Sunday, May 30, 2021

Rational Self-Destruction

What happens when selfish assholes seek validation from other selfish assholes? Alienation, loneliness, rage, mental health breakdown, suicide, overdose, mass shootings...






Let's see, political civil war, militant activism, record wealth inequality, rampant anxiety, what's not to like?

There is only one "cure" for all of this insanity, which is to reject the modern way of life. To reject debt penury and otherwise stop trying to keep up with the Kardashians. However, the Millennials are just now experiencing their first pump and dump cycle, so they think this is all going just fine. They've never seen a bear market, nor a housing bubble, nor a Tech bubble. So now they will experience all three at the same time.

At the dawn of 2015, China was experiencing their slowest GDP in decades, so the PBOC decided to bid up the stock market to get the speculative juices flowing. Extolling the invincibility of central banks, Hedge fund manager Hugh Hendry called it "imagined realities" and he was all set to jump onboard: 

Dec. 2014:
"China is set to record its weakest growth in GDP in 25 years. Yet it seems to have entered a bull market and may be where we deploy much more of our risk capital next year. That’s because the recent exuberant run up in onshore Chinese equities seems to me to amply demonstrate the power of imagined realities"


As we see it was a straight up, straight down pump and dump that exploded global markets in August of 2015. All caused by excess monetary liquidity. That event of course marked China's introduction to Japanification. Wherein markets begin trading in a wide sideways range. Which is what they've been doing ever since. Now currently at the February 2018 VixPlosion level:







If we go by the Chinese experience in 2015, the Fed will get this all under control after a -60% decline. Back then the PBOC did everything possible to stop the crash - including banning short selling, then they banned institutions from selling altogether. Next they shut down the market for days a time. Nothing worked. The market had to clear. 

Now whose turn is it?

According to the post-pandemic investment hypothesis, we are to believe that the post-pandemic economy will be far better than the pre-pandemic economy. 

This Wall Street recovery is America's imagined reality. Lockdown, re-open.
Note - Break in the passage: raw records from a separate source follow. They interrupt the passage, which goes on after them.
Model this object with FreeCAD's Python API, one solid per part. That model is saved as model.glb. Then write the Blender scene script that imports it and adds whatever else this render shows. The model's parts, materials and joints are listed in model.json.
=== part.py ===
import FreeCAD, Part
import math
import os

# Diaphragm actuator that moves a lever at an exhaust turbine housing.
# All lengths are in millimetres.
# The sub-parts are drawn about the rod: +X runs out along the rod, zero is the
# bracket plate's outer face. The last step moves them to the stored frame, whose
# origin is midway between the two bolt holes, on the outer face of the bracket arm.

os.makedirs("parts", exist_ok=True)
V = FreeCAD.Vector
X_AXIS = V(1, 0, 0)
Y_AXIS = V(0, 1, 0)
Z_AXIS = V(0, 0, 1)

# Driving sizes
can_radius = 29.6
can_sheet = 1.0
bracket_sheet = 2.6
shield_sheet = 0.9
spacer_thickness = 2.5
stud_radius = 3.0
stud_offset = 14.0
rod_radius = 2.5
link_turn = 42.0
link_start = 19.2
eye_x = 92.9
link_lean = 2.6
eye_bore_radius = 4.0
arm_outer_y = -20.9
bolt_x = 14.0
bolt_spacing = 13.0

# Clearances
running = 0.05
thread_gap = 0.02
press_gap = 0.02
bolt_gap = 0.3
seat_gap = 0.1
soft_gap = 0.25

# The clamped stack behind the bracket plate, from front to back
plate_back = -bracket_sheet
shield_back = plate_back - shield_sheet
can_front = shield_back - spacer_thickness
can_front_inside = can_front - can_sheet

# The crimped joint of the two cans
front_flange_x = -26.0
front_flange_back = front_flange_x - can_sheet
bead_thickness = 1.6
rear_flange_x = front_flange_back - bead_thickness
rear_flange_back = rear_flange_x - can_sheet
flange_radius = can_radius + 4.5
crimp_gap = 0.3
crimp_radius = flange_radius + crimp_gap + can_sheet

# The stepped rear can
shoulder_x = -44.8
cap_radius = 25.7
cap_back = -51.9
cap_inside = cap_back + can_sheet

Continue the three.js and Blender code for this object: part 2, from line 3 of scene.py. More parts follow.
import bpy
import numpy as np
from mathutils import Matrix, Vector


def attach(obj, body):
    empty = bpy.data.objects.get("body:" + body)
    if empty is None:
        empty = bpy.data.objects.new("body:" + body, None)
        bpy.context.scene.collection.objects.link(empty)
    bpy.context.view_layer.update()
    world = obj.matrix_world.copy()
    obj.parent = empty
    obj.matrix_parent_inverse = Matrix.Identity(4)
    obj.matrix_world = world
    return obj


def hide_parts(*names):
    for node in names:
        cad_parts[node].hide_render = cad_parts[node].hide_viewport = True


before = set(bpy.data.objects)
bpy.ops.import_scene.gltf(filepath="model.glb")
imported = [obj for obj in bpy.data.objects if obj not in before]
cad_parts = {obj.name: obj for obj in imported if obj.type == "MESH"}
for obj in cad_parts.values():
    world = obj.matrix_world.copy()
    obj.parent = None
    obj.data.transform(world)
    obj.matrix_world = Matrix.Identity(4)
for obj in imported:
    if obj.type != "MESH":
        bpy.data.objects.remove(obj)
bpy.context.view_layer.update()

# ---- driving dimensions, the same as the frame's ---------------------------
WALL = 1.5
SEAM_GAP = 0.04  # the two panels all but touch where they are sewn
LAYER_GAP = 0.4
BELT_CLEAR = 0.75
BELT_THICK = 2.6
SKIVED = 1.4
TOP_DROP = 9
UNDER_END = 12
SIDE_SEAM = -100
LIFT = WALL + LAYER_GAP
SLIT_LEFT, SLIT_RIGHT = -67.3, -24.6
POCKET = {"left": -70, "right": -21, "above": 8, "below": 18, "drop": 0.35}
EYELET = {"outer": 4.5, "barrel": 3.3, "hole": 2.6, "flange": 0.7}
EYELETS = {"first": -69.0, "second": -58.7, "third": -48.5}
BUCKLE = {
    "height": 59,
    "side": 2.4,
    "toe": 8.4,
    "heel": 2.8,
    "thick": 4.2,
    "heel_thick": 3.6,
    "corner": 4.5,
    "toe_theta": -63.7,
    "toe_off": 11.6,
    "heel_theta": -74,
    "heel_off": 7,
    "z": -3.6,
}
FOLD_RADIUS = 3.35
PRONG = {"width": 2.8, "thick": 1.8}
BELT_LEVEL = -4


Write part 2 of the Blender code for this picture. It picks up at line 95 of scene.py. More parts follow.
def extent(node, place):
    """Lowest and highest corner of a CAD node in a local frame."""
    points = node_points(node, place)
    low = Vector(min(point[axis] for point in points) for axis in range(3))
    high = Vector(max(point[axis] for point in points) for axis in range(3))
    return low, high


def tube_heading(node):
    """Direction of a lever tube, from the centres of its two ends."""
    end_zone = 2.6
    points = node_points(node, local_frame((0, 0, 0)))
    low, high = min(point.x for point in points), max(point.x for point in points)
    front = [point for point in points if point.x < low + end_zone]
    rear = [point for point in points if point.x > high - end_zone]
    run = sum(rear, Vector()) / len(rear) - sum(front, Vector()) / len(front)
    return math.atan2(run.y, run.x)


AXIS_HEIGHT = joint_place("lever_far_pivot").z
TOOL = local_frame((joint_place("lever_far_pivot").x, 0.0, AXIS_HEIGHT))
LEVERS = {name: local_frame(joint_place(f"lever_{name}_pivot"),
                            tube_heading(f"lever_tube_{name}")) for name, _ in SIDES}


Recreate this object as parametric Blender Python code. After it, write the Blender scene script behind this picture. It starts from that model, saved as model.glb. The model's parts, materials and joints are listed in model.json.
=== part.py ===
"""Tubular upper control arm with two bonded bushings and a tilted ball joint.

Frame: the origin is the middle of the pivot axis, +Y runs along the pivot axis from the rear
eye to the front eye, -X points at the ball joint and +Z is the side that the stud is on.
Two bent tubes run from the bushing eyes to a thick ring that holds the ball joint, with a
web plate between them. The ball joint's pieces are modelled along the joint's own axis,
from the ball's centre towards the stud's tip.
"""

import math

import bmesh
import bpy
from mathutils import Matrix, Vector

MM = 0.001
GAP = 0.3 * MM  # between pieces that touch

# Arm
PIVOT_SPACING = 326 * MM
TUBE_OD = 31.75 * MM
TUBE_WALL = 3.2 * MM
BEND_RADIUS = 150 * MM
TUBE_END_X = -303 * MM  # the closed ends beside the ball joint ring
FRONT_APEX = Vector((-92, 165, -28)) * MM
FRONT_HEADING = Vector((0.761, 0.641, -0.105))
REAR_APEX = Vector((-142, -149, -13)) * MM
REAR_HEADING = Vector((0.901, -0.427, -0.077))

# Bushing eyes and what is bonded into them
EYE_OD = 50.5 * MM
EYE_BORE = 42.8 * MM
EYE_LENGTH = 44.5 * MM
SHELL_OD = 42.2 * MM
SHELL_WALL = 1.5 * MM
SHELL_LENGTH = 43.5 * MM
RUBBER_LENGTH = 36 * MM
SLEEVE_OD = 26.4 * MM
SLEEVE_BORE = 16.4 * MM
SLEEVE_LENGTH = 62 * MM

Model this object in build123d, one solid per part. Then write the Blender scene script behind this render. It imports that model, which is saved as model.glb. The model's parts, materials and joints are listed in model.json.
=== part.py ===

Get rich quick. Why didn't anyone think of this sooner?

This was another lesson from Hendry:

"The worse the reality of the economy becomes, the more we take on the reflexive belief in further and dramatic monetary expansion and the more attractive the stock market looks"







There has been no sign of capitulation in this Tech decline.

BTFD all the way down.

And now the noose is tight.







In summary, this is called rented prosperity. The Japanese learned the hard way. The Chinese learned the hard way. And now the U.S. has to learn the hard way. 

There is no such thing as effortless wealth.